#### TASK INSTRUCTIONS
Exactly reproduce the lines that follow.

#### DATA SECTION
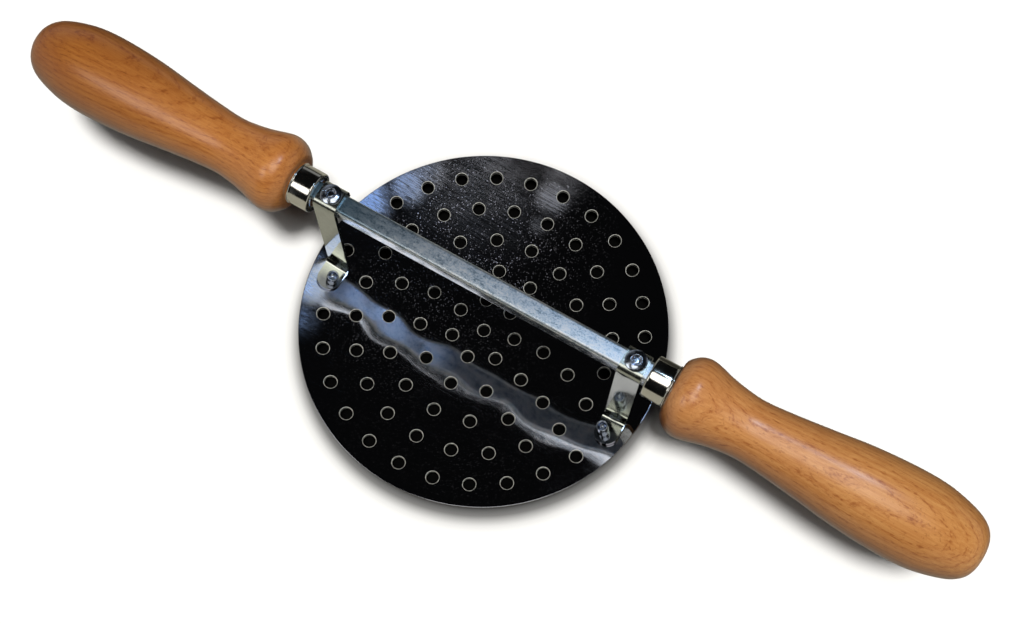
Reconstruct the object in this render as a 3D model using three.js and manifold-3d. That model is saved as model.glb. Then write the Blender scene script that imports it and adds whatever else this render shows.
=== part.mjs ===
// Hand-held dough press: a perforated dished disc, riveted by two straps to a square
// crossbar with a turned wooden handle at each end. Everything is rigid.
//
// Units are millimetres. The origin is the middle of the land that the disc rests on,
// +X runs along the crossbar to the right handle and +Z points up to the crossbar.

import * as THREE from 'three';
import { mergeVertices } from 'three/addons/utils/BufferGeometryUtils.js';
import Module from 'manifold-3d';

// Disc: a spherical dish, hollow on top, with rings of round holes.
const discRadius = 80;
const discThickness = 1.8;
const dishDepth = 9.4;
const landRadius = 8;
const holeRadius = 2.75;
const ringPitch = 14;
const holesPerRing = [1, 7, 11, 16, 22, 28];

// Crossbar: square tube with rounded corners.
const barAxisAboveRim = 51.8;
const barWidth = 8.5;
const barWall = 0.8;
const barCornerRadius = 1.5;
const barHalfLength = 136;
const openHalfLength = 60;

// Straps: one strip of steel each, hooked over the bar and bent out into a foot.
const strapX = 69.3;
const strapWidth = 10.2;
const strapThickness = 1.5;
const strapBendRadius = 1.5;
const lipDepth = 4;
const legLean = 2.3;
const footGap = 0.3;

// Blind rivets. Sizes run from the seat under the head.
const rivetHeadRadius = 4.5;
const rivetHeadHeight = 1.2;
const rivetBodyRadius = 2.4;
const rivetTailRadius = 2.6;
const rivetTailLength = 5.8;
const rivetBoreRadius = 1.5;
const rivetHoleRadius = 2.5;
const tailMouthRadius = 2;
const tailMouthDepth = 1.3;
const mandrelRadius = 1.3;
const mandrelHeadRadius = 1.8;
const barRivetOffset = 0.6;
const rivetSeatGap = 0.1;

// Ferrules and handles. Distances along the bar run from the middle of the tool.
const ferruleStart = 76;
const ferruleEnd = 86;
const ferruleRadius = 8.65;
const ferruleWall = 0.8;
const ferruleMouthRadius = 5.7;
const spigotRadius = 7.65;
const boreRadius = 5.6;
const boreEnd = 137.5;
const handleEnd = 214.65;

// Facets of the round parts.
const discSegments = 60;
const holeSegments = 12;
const rivetSegments = 14;
const ferruleSegments = 24;
const handleSegments = 24;
const contourSteps = 25;

// Heights that follow from the sizes above.
const dishSphereRadius = (discRadius ** 2 + dishDepth ** 2) / (2 * dishDepth);
const rimTop = dishTop(discRadius);
const barAxis = rimTop + barAxisAboveRim;
const barTop = barAxis + barWidth / 2;
const barBottom = barAxis - barWidth / 2;
const strapTop = barTop + strapThickness;

// The feet are riveted through the two holes of the outer ring just in front of the bar.
const outerRing = holesPerRing.length - 1;
const footHoleIndex = 6;
const footHoleAngle = holeAngle(outerRing, footHoleIndex);
const footRivetX = outerRing * ringPitch * Math.cos(footHoleAngle);
const footRivetY = outerRing * ringPitch * Math.sin(footHoleAngle);
const footSlopeX = slopeOf(footRivetX);
const footSlopeY = slopeOf(footRivetY);
const footDiscTop = dishTop(outerRing * ringPitch);
const footMiddle = footDiscTop + footGap + strapThickness / 2;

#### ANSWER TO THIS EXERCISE
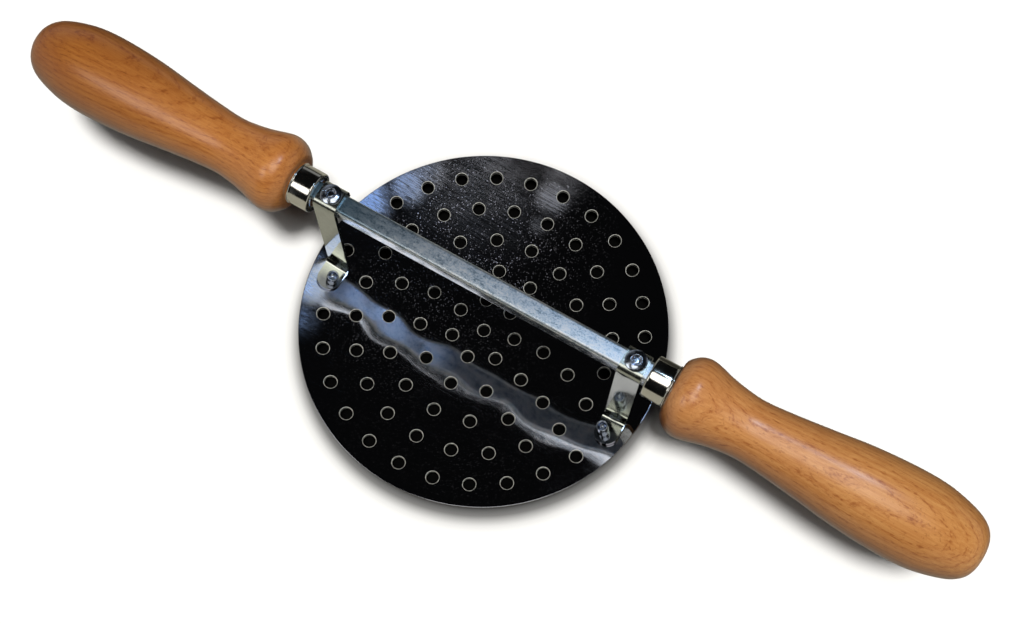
Reconstruct the object in this render as a 3D model using three.js and manifold-3d. That model is saved as model.glb. Then write the Blender scene script that imports it and adds whatever else this render shows.
=== part.mjs ===
// Hand-held dough press: a perforated dished disc, riveted by two straps to a square
// crossbar with a turned wooden handle at each end. Everything is rigid.
//
// Units are millimetres. The origin is the middle of the land that the disc rests on,
// +X runs along the crossbar to the right handle and +Z points up to the crossbar.

import * as THREE from 'three';
import { mergeVertices } from 'three/addons/utils/BufferGeometryUtils.js';
import Module from 'manifold-3d';

// Disc: a spherical dish, hollow on top, with rings of round holes.
const discRadius = 80;
const discThickness = 1.8;
const dishDepth = 9.4;
const landRadius = 8;
const holeRadius = 2.75;
const ringPitch = 14;
const holesPerRing = [1, 7, 11, 16, 22, 28];

// Crossbar: square tube with rounded corners.
const barAxisAboveRim = 51.8;
const barWidth = 8.5;
const barWall = 0.8;
const barCornerRadius = 1.5;
const barHalfLength = 136;
const openHalfLength = 60;

// Straps: one strip of steel each, hooked over the bar and bent out into a foot.
const strapX = 69.3;
const strapWidth = 10.2;
const strapThickness = 1.5;
const strapBendRadius = 1.5;
const lipDepth = 4;
const legLean = 2.3;
const footGap = 0.3;

// Blind rivets. Sizes run from the seat under the head.
const rivetHeadRadius = 4.5;
const rivetHeadHeight = 1.2;
const rivetBodyRadius = 2.4;
const rivetTailRadius = 2.6;
const rivetTailLength = 5.8;
const rivetBoreRadius = 1.5;
const rivetHoleRadius = 2.5;
const tailMouthRadius = 2;
const tailMouthDepth = 1.3;
const mandrelRadius = 1.3;
const mandrelHeadRadius = 1.8;
const barRivetOffset = 0.6;
const rivetSeatGap = 0.1;

// Ferrules and handles. Distances along the bar run from the middle of the tool.
const ferruleStart = 76;
const ferruleEnd = 86;
const ferruleRadius = 8.65;
const ferruleWall = 0.8;
const ferruleMouthRadius = 5.7;
const spigotRadius = 7.65;
const boreRadius = 5.6;
const boreEnd = 137.5;
const handleEnd = 214.65;

// Facets of the round parts.
const discSegments = 60;
const holeSegments = 12;
const rivetSegments = 14;
const ferruleSegments = 24;
const handleSegments = 24;
const contourSteps = 25;

// Heights that follow from the sizes above.
const dishSphereRadius = (discRadius ** 2 + dishDepth ** 2) / (2 * dishDepth);
const rimTop = dishTop(discRadius);
const barAxis = rimTop + barAxisAboveRim;
const barTop = barAxis + barWidth / 2;
const barBottom = barAxis - barWidth / 2;
const strapTop = barTop + strapThickness;

// The feet are riveted through the two holes of the outer ring just in front of the bar.
const outerRing = holesPerRing.length - 1;
const footHoleIndex = 6;
const footHoleAngle = holeAngle(outerRing, footHoleIndex);
const footRivetX = outerRing * ringPitch * Math.cos(footHoleAngle);
const footRivetY = outerRing * ringPitch * Math.sin(footHoleAngle);
const footSlopeX = slopeOf(footRivetX);
const footSlopeY = slopeOf(footRivetY);
const footDiscTop = dishTop(outerRing * ringPitch);
const footMiddle = footDiscTop + footGap + strapThickness / 2;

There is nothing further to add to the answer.